When the United States withdrew its armed forces from South Vietnam in early 1973, the Republic of Vietnam controlled the majority of its territory and population and had adequately trained and equipped armed forces. With US support, it should have been able to withstand the continuing North Vietnamese aggression. But the United States had grown weary of the long and expensive involvement in Vietnam, and this weariness culminated in the Congressional decisions to reduce significantly assistance for South Vietnam. The cutback of US aid not only demoralized the South Vietnamese but also came at just the time when North Vietnam had decided to press all-out military action. Whether adequate US assistance would have prevented the ultimate North Vietnamese victory or only have delayed it is open to question. But certainly, the failure of the United States to supply additional help in late 1974 and early 1975 was the final coup de grace for the Republic of Vietnam.

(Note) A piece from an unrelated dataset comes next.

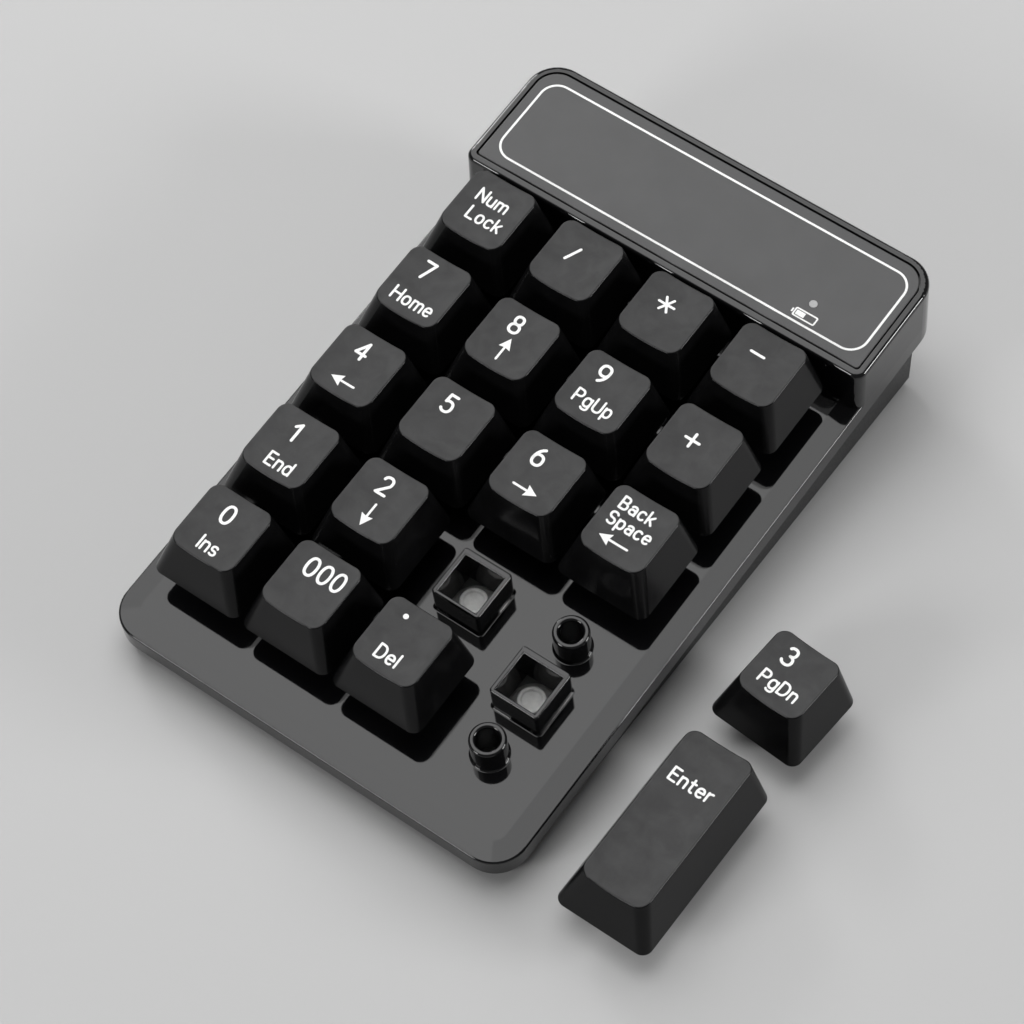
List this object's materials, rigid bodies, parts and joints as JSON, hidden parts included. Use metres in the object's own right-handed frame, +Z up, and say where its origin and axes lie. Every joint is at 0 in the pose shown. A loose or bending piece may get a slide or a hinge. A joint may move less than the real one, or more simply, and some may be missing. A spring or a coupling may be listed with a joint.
{
  "type": "numeric keypad",
  "caption": "Wireless desk numeric keypad with a raised rear housing, dished keys on rubber domes, and a single and a double-height key cap taken off and laid beside it.",
  "frame": {"origin": "middle of the whole set's footprint on the desk, counting the two key caps lying beside the keypad", "axes": "+X along the key rows to the right, +Y towards the raised rear housing, +Z up from the desk"},
  "size_m": [0.1134, 0.132, 0.0305],
  "materials": {
    "keycap_plastic": "fine satin texture on top, semi-gloss sides",
    "dome_rubber": "translucent grey silicone",
    "glossy_black_plastic": "polished piano black",
    "satin_panel_plastic": "fine satin texture",
    "light_pipe_plastic": "frosted clear",
    "matte_black_plastic": "fine spark texture",
    "film_plastic": "clear polyester film",
    "sheet_steel": "zinc plated",
    "board_green": "solder mask",
    "component_black": "moulded",
    "led_white": "moulded lens",
    "cell_wrap": "plain printed sleeve",
    "spring_steel": "nickel plated",
    "switch_plastic": "satin",
    "receiver_plastic": "satin with a plated shell",
    "screw_steel": "black zinc",
    "foot_rubber": "plain"
  },
  "bodies": {
    "case": {"dome_num_lock": "dome_rubber", "dome_divide": "dome_rubber", "dome_multiply": "dome_rubber", "dome_minus": "dome_rubber", "dome_seven": "dome_rubber", "dome_eight": "dome_rubber", "dome_nine": "dome_rubber", "dome_plus": "dome_rubber", "dome_four": "dome_rubber", "dome_five": "dome_rubber", "dome_six": "dome_rubber", "dome_backspace": "dome_rubber", "dome_one": "dome_rubber", "dome_two": "dome_rubber", "dome_zero": "dome_rubber", "dome_triple_zero": "dome_rubber", "dome_decimal": "dome_rubber", "dome_three": "dome_rubber", "dome_enter": "dome_rubber", "top_case": "glossy_black_plastic", "bar_panel": "satin_panel_plastic", "status_light_pipe": "light_pipe_plastic", "bottom_case": "matte_black_plastic", "membrane_upper": "film_plastic", "membrane_spacer": "film_plastic", "membrane_lower": "film_plastic", "backing_plate": "sheet_steel", "controller_board": "board_green", "board_components": "component_black", "status_led": "led_white", "battery_cell": "cell_wrap", "battery_contact": "spring_steel", "battery_spring": "spring_steel", "power_switch_body": "component_black", "screws": "screw_steel", "rubber_feet": "foot_rubber", "tail_clamp": "matte_black_plastic"},
    "key_num_lock": {"key_num_lock": "keycap_plastic"},
    "key_divide": {"key_divide": "keycap_plastic"},
    "key_multiply": {"key_multiply": "keycap_plastic"},
    "key_minus": {"key_minus": "keycap_plastic"},
    "key_seven": {"key_seven": "keycap_plastic"},
    "key_eight": {"key_eight": "keycap_plastic"},
    "key_nine": {"key_nine": "keycap_plastic"},
    "key_plus": {"key_plus": "keycap_plastic"},
    "key_four": {"key_four": "keycap_plastic"},
    "key_five": {"key_five": "keycap_plastic"},
    "key_six": {"key_six": "keycap_plastic"},
    "key_backspace": {"key_backspace": "keycap_plastic"},
    "key_one": {"key_one": "keycap_plastic"},
    "key_two": {"key_two": "keycap_plastic"},
    "key_zero": {"key_zero": "keycap_plastic"},
    "key_triple_zero": {"key_triple_zero": "keycap_plastic"},
    "key_decimal": {"key_decimal": "keycap_plastic"},
    "key_three": {"key_three": "keycap_plastic"},
    "key_enter": {"key_enter": "keycap_plastic"},
    "battery_door": {"battery_door": "matte_black_plastic"},
    "usb_receiver": {"usb_receiver": "receiver_plastic"},
    "power_switch_knob": {"power_switch_knob": "switch_plastic"}
  },
  "joints": [
    {"name": "press_num_lock", "type": "slide", "parent": "case", "child": "key_num_lock", "axis": [0, 0.0785, -0.9969], "range_m": [0, 0.0032], "stiffness_N_per_m": 120, "springref_m": -0.002, "deforming": ["dome_num_lock"]},
    {"name": "press_divide", "type": "slide", "parent": "case", "child": "key_divide", "axis": [0, 0.0785, -0.9969], "range_m": [0, 0.0032], "stiffness_N_per_m": 120, "springref_m": -0.002, "deforming": ["dome_divide"]},
    {"name": "press_multiply", "type": "slide", "parent": "case", "child": "key_multiply", "axis": [0, 0.0785, -0.9969], "range_m": [0, 0.0032], "stiffness_N_per_m": 120, "springref_m": -0.002, "deforming": ["dome_multiply"]},
    {"name": "press_minus", "type": "slide", "parent": "case", "child": "key_minus", "axis": [0, 0.0785, -0.9969], "range_m": [0, 0.0032], "stiffness_N_per_m": 120, "springref_m": -0.002, "deforming": ["dome_minus"]},
    {"name": "press_seven", "type": "slide", "parent": "case", "child": "key_seven", "axis": [0, 0.0785, -0.9969], "range_m": [0, 0.0032], "stiffness_N_per_m": 120, "springref_m": -0.002, "deforming": ["dome_seven"]},
    {"name": "press_eight", "type": "slide", "parent": "case", "child": "key_eight", "axis": [0, 0.0785, -0.9969], "range_m": [0, 0.0032], "stiffness_N_per_m": 120, "springref_m": -0.002, "deforming": ["dome_eight"]},
    {"name": "press_nine", "type": "slide", "parent": "case", "child": "key_nine", "axis": [0, 0.0785, -0.9969], "range_m": [0, 0.0032], "stiffness_N_per_m": 120, "springref_m": -0.002, "deforming": ["dome_nine"]},
    {"name": "press_plus", "type": "slide", "parent": "case", "child": "key_plus", "axis": [0, 0.0785, -0.9969], "range_m": [0, 0.0032], "stiffness_N_per_m": 120, "springref_m": -0.002, "deforming": ["dome_plus"]},
    {"name": "press_four", "type": "slide", "parent": "case", "child": "key_four", "axis": [0, 0.0785, -0.9969], "range_m": [0, 0.0032], "stiffness_N_per_m": 120, "springref_m": -0.002, "deforming": ["dome_four"]},
    {"name": "press_five", "type": "slide", "parent": "case", "child": "key_five", "axis": [0, 0.0785, -0.9969], "range_m": [0, 0.0032], "stiffness_N_per_m": 120, "springref_m": -0.002, "deforming": ["dome_five"]},
    {"name": "press_six", "type": "slide", "parent": "case", "child": "key_six", "axis": [0, 0.0785, -0.9969], "range_m": [0, 0.0032], "stiffness_N_per_m": 120, "springref_m": -0.002, "deforming": ["dome_six"]},
    {"name": "press_backspace", "type": "slide", "parent": "case", "child": "key_backspace", "axis": [0, 0.0785, -0.9969], "range_m": [0, 0.0032], "stiffness_N_per_m": 120, "springref_m": -0.002, "deforming": ["dome_backspace"]},
    {"name": "press_one", "type": "slide", "parent": "case", "child": "key_one", "axis": [0, 0.0785, -0.9969], "range_m": [0, 0.0032], "stiffness_N_per_m": 120, "springref_m": -0.002, "deforming": ["dome_one"]},
    {"name": "press_two", "type": "slide", "parent": "case", "child": "key_two", "axis": [0, 0.0785, -0.9969], "range_m": [0, 0.0032], "stiffness_N_per_m": 120, "springref_m": -0.002, "deforming": ["dome_two"]},
    {"name": "press_zero", "type": "slide", "parent": "case", "child": "key_zero", "axis": [0, 0.0785, -0.9969], "range_m": [0, 0.0032], "stiffness_N_per_m": 120, "springref_m": -0.002, "deforming": ["dome_zero"]},
    {"name": "press_triple_zero", "type": "slide", "parent": "case", "child": "key_triple_zero", "axis": [0, 0.0785, -0.9969], "range_m": [0, 0.0032], "stiffness_N_per_m": 120, "springref_m": -0.002, "deforming": ["dome_triple_zero"]},
    {"name": "press_decimal", "type": "slide", "parent": "case", "child": "key_decimal", "axis": [0, 0.0785, -0.9969], "range_m": [0, 0.0032], "stiffness_N_per_m": 120, "springref_m": -0.002, "deforming": ["dome_decimal"]},
    {"name": "lift_three", "type": "slide", "parent": "case", "child": "key_three", "axis": [0, 0, 1], "range_m": [0, 0.03]},
    {"name": "lift_enter", "type": "slide", "parent": "case", "child": "key_enter", "axis": [0, 0, 1], "range_m": [0, 0.03]},
    {"name": "door_slide", "type": "slide", "parent": "case", "child": "battery_door", "axis": [0, 1, 0], "range_m": [0, 0.018]},
    {"name": "receiver_slide", "type": "slide", "parent": "case", "child": "usb_receiver", "axis": [0, 1, 0], "range_m": [0, 0.02]},
    {"name": "switch_slide", "type": "slide", "parent": "case", "child": "power_switch_knob", "axis": [1, 0, 0], "range_m": [0, 0.0024]}
  ]
}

Contrary to what some have subsequently argued, Congress did not sell out a healthy, viable South Vietnamese government to the communists in 1974-1975. Instead, the senators and representatives who voted to reduce, not cut off, military and economic assistance to the government of Nguyen Van Thieu made the decision in the face of that regime's obviously untenable nature and the overwhelming desire of the American people to curtail support for it. Rather than working out a plan to end the war and remove those South Vietnamese who had worked with the Americans over the years, the Ford administration, led by the President himself, his Secretary of State and National Security Adviser Henry Kissinger, and Graham Martin, the U.S. ambassador to South Vietnam, chose to pursue a deliberate policy of denial, one designed to place the blame for the loss of South Vietnam on the shoulders of Congress. The resulting tragedy left thousands of Vietnamese to face life as the clear losers in a civil war.